Announcing Vapi Voices Beta: Lower Cost, Lower Latency for High-volume Voice AI

We built Vapi to give you flexibility. Pick the voice that fits your use case, swap providers without rewriting integrations. Optimize for whatever matters most to your application. ElevenLabs, PlayHT, Deepgram, others. The choice is yours.

You launch with a few hundred calls a day. The voice sounds great. Latency is snappy. Your TTS bill is a rounding error. Then you scale to 50,000 calls. Then 200,000.

The math changes fast.

That premium voice you picked because it sounded the most natural? It's now 40% of your variable costs. But here's the thing: not every call needs a premium voice. Your appointment reminder or payment notification can be equally effective without a premium voice experience. Same with routing menus, identity verification, and status updates. High-volume, low-stakes flows where speed and cost matter more than maximum naturalness.

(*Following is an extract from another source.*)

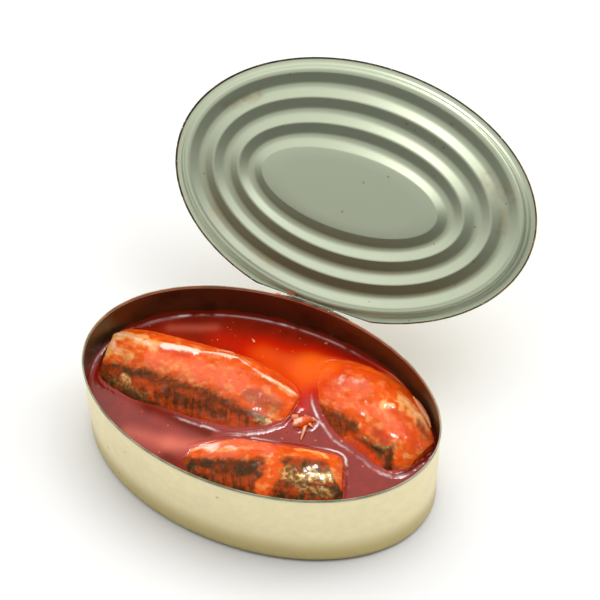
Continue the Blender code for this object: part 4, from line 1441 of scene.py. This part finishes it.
def make_stage(settings):
    """Pale floor, soft light and the camera."""
    scene = bpy.context.scene
    floor = add_body("floor", *disc(0.65, 96), [floor_finish(settings.stage)])
    make_world(settings.stage)
    _, fill, low, glint = [add_light(*light) for light in LIGHTS]
    fill.visible_glossy = low.visible_glossy = glint.visible_diffuse = False
    scene.view_settings.view_transform = "Standard"
    make_camera(settings.stage)


# ---------------------------------------------------------------- operators

class MACKEREL_OT_tin(bpy.types.Operator):
    """Builds the gold tin body"""

    bl_idname = "mackerel_tin.tin"
    bl_label = "Tin body"

    def execute(self, context):
        make_tin(context.scene.mackerel_tin)
        return {"FINISHED"}


class MACKEREL_OT_lid(bpy.types.Operator):
    """Builds the ribbed lid, bent back on its strip"""

    bl_idname = "mackerel_tin.lid"
    bl_label = "Lid"

    def execute(self, context):
        make_lid(context.scene.mackerel_tin)
        return {"FINISHED"}


class MACKEREL_OT_contents(bpy.types.Operator):
    """Builds the fish, the sauce they stand in and the small pieces"""

    bl_idname = "mackerel_tin.contents"
    bl_label = "Fish and sauce"

    def execute(self, context):
        settings = context.scene.mackerel_tin
        finish = mackerel_finish(settings.fish)
        fish = [make_chunk(name, spec, settings.fish, finish) for name, spec in CHUNKS.items()]
        make_sauce(settings, fish)
        make_small_pieces(settings, fish)
        return {"FINISHED"}


class MACKEREL_OT_stage(bpy.types.Operator):
    """Adds the floor, the light and the camera"""

    bl_idname = "mackerel_tin.stage"
    bl_label = "Stage"

    def execute(self, context):
        make_stage(context.scene.mackerel_tin)
        return {"FINISHED"}


class VIEW3D_PT_mackerel_tin(bpy.types.Panel):
    """Lists the pieces of the tin"""

    bl_label = "Mackerel Tin"
    bl_space_type = "VIEW_3D"
    bl_region_type = "UI"
    bl_category = "Mackerel Tin"

    def draw(self, context):
        for operator in OPERATORS:
            self.layout.operator(operator.bl_idname)


SETTINGS = (TinSettings, LidSettings, FishSettings, SauceSettings, StageSettings, MackerelTinSettings)
OPERATORS = (MACKEREL_OT_tin, MACKEREL_OT_lid, MACKEREL_OT_contents, MACKEREL_OT_stage)


def register():
    """Adds the settings, operators and panel."""
    for item in SETTINGS + OPERATORS + (VIEW3D_PT_mackerel_tin,):
        bpy.utils.register_class(item)
    bpy.types.Scene.mackerel_tin = PointerProperty(type=MackerelTinSettings)


def unregister():
    """Takes them away again."""
    del bpy.types.Scene.mackerel_tin
    for item in reversed(SETTINGS + OPERATORS + (VIEW3D_PT_mackerel_tin,)):
        bpy.utils.unregister_class(item)


def main():
    """Builds the whole tin."""
    register()
    bpy.ops.mackerel_tin.tin()
    bpy.ops.mackerel_tin.lid()
    bpy.ops.mackerel_tin.contents()
    bpy.ops.mackerel_tin.stage()


if __name__ == "__main__":
    main()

You wanted another option. So we built one.

What’s new

Vapi Voices Beta is a new family of voice models built for high-volume, cost-sensitive use cases. Available now in the voice dropdown alongside every provider you already use.

Cost is $0.0025 per minute. Built for teams where unit economics matter.

Latency is optimized for conversational responsiveness. [P90 benchmark data coming soon.]

Selection works the same way it always has. Pick a Vapi Voice, configure your agent, run it through Evals, and compare against your current setup, zero integration changes.

Multiple voice styles available: professional, calm, neutral. More coming based on what beta users need.

What this enables

Before: You pay the same premium TTS rate for appointment reminders that you pay for complex sales calls. Latency spikes when your provider's infrastructure is under load. You absorb the cost because no alternative fits your integration.

After: You route high-volume, low-stakes calls to a voice optimized for speed and cost. Premium voices stay on premium conversations. Your unit economics improve without changing how you build.

Why we're releasing now

We're releasing this to learn three things:

Which use cases work? Appointment reminders, verification flows, routing menus, and status updates. We have hypotheses. You have production traffic. Your data is better than our guesses.

How latency performs under real load. Internal testing only goes so far. We want to see performance in actual deployments with real conversational patterns.

Whether the savings matter. Does $0.0025/min move the needle for your use case? At what volume?

Your feedback directly shapes the production release. We're explicitly gating GA on what we learn from beta usage.